Request
Reproduce only the lines from the one containing "792 of scene.py. This part finishes it." through the one containing "return WIDTH *", exactly as written and with both ends included.

--- Start Data excerpts ---

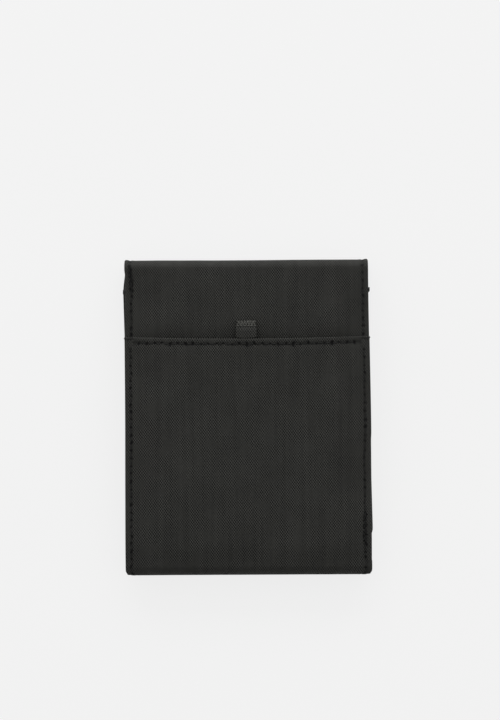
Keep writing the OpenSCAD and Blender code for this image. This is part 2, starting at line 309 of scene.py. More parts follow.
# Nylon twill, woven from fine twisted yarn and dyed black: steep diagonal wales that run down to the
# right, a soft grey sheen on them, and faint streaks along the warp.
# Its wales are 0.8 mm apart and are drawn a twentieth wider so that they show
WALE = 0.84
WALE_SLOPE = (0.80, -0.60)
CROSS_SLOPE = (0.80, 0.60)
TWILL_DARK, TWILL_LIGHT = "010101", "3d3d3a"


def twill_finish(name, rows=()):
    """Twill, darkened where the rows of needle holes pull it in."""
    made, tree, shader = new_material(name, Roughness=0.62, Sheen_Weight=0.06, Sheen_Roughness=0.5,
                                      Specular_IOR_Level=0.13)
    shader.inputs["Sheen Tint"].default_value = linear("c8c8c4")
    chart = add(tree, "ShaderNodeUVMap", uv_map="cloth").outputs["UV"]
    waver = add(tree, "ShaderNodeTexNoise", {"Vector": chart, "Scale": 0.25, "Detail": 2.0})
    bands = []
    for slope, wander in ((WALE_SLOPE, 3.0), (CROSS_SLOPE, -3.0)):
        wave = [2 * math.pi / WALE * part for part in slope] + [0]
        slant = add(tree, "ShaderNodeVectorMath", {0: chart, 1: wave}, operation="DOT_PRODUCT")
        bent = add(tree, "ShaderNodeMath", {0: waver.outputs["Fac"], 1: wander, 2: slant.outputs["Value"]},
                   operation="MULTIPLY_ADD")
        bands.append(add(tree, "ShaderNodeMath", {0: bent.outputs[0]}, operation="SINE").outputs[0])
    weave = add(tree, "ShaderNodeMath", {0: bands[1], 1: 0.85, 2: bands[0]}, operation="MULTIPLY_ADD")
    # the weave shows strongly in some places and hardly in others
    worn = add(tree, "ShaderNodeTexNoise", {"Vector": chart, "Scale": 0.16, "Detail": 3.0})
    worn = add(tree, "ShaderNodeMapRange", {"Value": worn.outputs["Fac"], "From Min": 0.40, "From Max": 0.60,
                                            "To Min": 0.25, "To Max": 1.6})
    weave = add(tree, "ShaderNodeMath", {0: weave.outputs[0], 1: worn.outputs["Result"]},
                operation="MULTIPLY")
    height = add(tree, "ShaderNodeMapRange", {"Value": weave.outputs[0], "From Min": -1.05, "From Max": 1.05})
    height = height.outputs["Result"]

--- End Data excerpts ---
--- Start Data excerpts ---

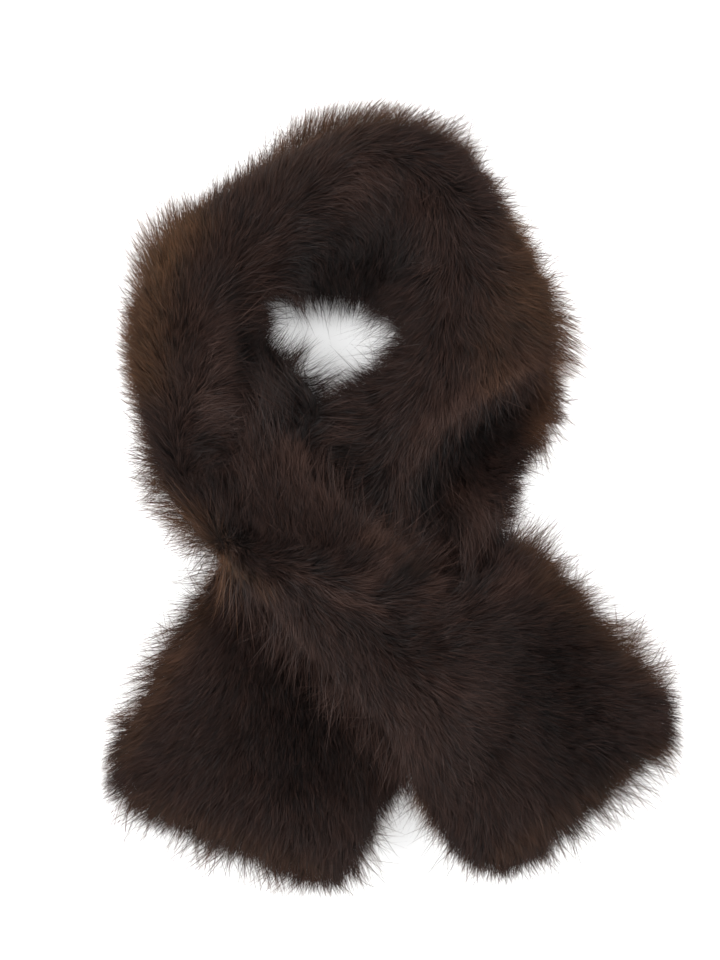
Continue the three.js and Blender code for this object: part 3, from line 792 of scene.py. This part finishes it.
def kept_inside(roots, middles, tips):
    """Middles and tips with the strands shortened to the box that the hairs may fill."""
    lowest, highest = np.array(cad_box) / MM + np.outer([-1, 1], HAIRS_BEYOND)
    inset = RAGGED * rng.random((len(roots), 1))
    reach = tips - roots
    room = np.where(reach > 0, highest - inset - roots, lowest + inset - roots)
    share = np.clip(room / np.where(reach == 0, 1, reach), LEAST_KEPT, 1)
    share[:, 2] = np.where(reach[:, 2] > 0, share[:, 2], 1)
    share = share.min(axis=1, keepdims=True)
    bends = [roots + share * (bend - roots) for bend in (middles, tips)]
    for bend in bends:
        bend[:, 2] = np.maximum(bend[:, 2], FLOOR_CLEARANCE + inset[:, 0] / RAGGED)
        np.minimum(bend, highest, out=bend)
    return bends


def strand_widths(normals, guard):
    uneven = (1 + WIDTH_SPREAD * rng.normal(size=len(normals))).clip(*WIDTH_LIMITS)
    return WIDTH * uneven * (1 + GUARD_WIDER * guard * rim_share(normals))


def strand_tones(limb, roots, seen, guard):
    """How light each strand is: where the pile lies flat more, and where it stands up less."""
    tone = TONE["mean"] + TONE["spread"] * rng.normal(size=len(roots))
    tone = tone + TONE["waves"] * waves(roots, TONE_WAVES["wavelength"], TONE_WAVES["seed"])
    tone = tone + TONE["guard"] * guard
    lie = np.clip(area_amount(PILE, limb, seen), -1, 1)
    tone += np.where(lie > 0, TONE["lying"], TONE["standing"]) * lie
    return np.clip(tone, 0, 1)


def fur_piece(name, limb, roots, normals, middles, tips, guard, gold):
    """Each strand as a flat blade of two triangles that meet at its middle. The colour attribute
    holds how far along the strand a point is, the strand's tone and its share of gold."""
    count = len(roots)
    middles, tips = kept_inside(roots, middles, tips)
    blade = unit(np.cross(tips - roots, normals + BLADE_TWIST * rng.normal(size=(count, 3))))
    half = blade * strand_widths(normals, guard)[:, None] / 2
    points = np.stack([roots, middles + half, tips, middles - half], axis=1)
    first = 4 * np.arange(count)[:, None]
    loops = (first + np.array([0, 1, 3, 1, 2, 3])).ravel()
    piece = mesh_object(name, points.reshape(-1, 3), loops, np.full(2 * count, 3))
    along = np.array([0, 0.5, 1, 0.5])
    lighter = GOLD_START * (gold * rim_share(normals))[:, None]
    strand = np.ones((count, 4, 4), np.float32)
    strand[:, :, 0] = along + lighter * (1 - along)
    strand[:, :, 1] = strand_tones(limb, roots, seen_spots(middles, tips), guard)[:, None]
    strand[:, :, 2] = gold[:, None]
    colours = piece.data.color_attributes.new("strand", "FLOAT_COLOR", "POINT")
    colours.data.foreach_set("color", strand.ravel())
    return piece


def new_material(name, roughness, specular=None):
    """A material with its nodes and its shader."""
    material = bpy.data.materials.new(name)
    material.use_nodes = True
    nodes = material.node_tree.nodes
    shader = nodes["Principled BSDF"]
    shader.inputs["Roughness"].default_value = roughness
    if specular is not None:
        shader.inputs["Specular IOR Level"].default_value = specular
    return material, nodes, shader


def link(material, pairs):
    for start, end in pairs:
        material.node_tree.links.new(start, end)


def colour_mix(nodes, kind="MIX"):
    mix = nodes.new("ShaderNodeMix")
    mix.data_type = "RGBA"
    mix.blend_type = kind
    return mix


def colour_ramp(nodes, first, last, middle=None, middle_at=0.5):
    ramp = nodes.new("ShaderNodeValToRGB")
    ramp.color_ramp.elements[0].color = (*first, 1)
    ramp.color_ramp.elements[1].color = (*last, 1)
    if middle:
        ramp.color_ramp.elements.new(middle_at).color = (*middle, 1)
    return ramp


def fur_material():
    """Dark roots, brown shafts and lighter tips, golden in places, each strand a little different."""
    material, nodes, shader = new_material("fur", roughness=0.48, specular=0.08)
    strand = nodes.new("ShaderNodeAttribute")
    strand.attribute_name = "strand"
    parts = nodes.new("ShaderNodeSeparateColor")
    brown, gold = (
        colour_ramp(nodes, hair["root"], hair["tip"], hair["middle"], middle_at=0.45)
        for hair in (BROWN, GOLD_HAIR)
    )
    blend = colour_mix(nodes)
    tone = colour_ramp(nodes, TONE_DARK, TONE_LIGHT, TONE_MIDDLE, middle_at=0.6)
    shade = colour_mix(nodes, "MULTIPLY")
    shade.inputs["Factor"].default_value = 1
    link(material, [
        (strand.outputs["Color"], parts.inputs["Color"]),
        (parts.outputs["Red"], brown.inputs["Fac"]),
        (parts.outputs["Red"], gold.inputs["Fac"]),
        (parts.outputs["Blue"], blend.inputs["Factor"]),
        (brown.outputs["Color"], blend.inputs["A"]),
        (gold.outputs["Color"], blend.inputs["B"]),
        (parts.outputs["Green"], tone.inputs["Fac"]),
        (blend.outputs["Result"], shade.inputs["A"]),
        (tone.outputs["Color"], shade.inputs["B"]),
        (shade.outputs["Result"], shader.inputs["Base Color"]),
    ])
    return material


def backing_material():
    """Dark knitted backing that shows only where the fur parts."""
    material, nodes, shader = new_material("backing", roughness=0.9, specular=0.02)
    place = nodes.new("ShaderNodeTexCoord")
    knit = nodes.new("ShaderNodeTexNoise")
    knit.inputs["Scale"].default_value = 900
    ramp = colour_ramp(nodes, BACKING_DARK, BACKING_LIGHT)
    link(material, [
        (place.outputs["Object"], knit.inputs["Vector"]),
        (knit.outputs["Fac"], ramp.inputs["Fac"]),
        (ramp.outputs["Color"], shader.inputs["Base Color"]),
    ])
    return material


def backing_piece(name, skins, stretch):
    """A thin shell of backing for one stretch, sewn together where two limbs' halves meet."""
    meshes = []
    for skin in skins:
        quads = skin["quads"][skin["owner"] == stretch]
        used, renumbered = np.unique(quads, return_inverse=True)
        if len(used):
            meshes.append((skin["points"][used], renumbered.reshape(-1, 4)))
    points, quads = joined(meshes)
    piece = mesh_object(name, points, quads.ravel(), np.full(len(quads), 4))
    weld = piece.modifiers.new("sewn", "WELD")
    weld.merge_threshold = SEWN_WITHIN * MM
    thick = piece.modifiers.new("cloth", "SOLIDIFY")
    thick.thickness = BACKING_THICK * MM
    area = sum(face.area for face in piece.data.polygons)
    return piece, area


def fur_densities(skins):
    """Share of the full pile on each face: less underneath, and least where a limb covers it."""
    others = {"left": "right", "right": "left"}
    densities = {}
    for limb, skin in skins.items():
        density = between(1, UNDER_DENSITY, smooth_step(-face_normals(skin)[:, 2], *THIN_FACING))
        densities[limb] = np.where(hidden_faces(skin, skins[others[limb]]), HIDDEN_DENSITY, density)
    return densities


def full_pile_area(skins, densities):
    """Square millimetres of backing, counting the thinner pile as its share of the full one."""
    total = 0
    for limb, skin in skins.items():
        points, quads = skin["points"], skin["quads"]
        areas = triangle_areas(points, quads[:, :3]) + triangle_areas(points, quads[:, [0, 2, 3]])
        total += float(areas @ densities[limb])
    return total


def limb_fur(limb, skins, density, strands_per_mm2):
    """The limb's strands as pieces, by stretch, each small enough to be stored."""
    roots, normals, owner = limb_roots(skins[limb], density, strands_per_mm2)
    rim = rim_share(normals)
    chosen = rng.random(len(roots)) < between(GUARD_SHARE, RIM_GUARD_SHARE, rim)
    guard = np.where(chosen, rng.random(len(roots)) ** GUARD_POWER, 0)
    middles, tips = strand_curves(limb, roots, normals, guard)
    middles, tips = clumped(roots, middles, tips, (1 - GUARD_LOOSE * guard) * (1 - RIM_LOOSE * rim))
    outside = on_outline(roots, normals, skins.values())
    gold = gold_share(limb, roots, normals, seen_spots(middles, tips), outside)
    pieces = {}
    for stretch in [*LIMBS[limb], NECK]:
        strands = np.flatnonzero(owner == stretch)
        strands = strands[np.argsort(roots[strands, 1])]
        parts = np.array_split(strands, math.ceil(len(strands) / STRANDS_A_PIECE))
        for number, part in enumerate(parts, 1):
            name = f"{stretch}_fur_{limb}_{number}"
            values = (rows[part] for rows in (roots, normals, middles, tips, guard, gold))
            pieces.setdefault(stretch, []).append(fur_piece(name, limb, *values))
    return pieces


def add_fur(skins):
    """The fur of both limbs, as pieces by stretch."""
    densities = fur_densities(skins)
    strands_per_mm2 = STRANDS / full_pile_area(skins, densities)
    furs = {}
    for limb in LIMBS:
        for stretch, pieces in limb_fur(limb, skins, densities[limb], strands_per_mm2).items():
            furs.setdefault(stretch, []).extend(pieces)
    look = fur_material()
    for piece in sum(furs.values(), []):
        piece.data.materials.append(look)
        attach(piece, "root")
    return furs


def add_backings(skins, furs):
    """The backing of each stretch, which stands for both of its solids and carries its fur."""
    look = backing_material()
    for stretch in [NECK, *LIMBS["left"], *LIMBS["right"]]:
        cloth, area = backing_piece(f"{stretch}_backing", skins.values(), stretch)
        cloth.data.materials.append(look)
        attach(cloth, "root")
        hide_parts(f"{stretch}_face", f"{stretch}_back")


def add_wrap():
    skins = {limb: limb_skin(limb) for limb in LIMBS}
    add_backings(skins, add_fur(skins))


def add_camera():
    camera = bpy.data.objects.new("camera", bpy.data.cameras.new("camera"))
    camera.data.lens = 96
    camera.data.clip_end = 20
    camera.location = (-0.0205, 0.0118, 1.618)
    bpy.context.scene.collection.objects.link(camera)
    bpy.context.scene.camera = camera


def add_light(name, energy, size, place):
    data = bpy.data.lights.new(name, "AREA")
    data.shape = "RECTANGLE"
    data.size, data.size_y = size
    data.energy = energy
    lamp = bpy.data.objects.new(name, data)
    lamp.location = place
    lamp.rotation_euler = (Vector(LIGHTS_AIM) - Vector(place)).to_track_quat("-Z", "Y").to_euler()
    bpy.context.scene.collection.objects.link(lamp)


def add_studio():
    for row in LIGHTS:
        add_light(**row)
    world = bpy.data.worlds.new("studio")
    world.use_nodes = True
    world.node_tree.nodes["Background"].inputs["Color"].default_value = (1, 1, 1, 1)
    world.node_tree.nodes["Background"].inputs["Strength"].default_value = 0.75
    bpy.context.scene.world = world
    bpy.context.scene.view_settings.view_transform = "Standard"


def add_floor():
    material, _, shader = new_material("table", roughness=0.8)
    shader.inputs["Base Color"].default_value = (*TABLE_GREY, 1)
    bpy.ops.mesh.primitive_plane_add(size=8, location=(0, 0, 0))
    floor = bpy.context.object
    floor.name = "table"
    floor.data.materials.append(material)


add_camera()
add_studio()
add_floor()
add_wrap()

--- End Data excerpts ---
--- Start Data excerpts ---

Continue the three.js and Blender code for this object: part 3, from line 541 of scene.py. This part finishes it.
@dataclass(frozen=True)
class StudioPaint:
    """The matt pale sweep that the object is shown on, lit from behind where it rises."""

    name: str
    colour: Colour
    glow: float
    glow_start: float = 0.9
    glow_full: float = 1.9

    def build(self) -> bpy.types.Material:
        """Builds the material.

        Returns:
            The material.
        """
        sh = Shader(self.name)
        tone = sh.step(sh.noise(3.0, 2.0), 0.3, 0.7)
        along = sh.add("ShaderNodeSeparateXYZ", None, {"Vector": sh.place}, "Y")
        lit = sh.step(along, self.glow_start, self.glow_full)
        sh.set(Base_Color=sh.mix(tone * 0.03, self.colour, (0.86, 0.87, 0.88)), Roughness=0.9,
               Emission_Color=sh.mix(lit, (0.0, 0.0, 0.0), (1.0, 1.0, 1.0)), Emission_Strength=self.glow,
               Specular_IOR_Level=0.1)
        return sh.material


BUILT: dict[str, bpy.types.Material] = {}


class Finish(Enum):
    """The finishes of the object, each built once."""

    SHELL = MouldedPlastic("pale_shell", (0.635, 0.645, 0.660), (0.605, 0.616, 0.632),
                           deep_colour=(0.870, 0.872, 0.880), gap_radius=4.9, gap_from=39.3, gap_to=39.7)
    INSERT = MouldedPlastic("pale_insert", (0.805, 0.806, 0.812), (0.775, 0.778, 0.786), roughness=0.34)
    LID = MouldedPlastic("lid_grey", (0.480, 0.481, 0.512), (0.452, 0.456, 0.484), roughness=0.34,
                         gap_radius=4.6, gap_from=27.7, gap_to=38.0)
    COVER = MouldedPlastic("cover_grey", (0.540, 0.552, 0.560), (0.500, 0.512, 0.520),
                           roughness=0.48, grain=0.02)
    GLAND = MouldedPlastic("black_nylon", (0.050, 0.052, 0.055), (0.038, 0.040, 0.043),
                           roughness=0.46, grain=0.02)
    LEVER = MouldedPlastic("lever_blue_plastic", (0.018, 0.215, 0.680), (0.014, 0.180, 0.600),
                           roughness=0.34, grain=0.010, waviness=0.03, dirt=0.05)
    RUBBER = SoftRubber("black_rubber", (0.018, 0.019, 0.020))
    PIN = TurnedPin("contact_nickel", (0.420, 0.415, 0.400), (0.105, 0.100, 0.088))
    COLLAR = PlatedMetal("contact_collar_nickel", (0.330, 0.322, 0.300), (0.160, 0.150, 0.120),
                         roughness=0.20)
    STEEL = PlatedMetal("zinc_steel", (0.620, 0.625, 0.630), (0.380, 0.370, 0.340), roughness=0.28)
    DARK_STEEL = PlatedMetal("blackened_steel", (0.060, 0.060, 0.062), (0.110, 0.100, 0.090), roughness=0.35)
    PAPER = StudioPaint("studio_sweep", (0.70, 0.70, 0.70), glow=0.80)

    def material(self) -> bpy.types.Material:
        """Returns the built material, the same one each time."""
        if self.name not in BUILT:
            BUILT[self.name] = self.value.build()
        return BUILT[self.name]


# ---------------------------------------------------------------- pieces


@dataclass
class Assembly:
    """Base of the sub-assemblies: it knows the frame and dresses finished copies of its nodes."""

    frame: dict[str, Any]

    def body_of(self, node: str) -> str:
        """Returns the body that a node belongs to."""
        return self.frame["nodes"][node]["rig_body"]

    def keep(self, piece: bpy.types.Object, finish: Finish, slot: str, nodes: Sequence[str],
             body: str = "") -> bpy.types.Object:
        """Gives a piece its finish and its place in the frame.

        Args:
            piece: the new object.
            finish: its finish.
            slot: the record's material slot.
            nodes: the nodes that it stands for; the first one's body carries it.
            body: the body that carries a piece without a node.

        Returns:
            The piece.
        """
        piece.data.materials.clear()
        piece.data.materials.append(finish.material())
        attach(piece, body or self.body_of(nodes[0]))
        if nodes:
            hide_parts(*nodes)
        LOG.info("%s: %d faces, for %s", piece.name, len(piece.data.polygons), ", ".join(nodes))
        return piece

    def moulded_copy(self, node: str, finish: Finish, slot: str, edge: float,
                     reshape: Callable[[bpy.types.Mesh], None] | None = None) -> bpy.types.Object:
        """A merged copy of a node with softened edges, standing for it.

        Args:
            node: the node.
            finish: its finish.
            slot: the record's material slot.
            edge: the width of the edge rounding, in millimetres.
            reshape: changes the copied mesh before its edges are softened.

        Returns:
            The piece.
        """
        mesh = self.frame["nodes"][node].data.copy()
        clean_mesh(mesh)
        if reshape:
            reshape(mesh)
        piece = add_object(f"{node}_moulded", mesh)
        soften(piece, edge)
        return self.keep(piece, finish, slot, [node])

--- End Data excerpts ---

Correct output
Continue the three.js and Blender code for this object: part 3, from line 792 of scene.py. This part finishes it.
def kept_inside(roots, middles, tips):
    """Middles and tips with the strands shortened to the box that the hairs may fill."""
    lowest, highest = np.array(cad_box) / MM + np.outer([-1, 1], HAIRS_BEYOND)
    inset = RAGGED * rng.random((len(roots), 1))
    reach = tips - roots
    room = np.where(reach > 0, highest - inset - roots, lowest + inset - roots)
    share = np.clip(room / np.where(reach == 0, 1, reach), LEAST_KEPT, 1)
    share[:, 2] = np.where(reach[:, 2] > 0, share[:, 2], 1)
    share = share.min(axis=1, keepdims=True)
    bends = [roots + share * (bend - roots) for bend in (middles, tips)]
    for bend in bends:
        bend[:, 2] = np.maximum(bend[:, 2], FLOOR_CLEARANCE + inset[:, 0] / RAGGED)
        np.minimum(bend, highest, out=bend)
    return bends


def strand_widths(normals, guard):
    uneven = (1 + WIDTH_SPREAD * rng.normal(size=len(normals))).clip(*WIDTH_LIMITS)
    return WIDTH * uneven * (1 + GUARD_WIDER * guard * rim_share(normals))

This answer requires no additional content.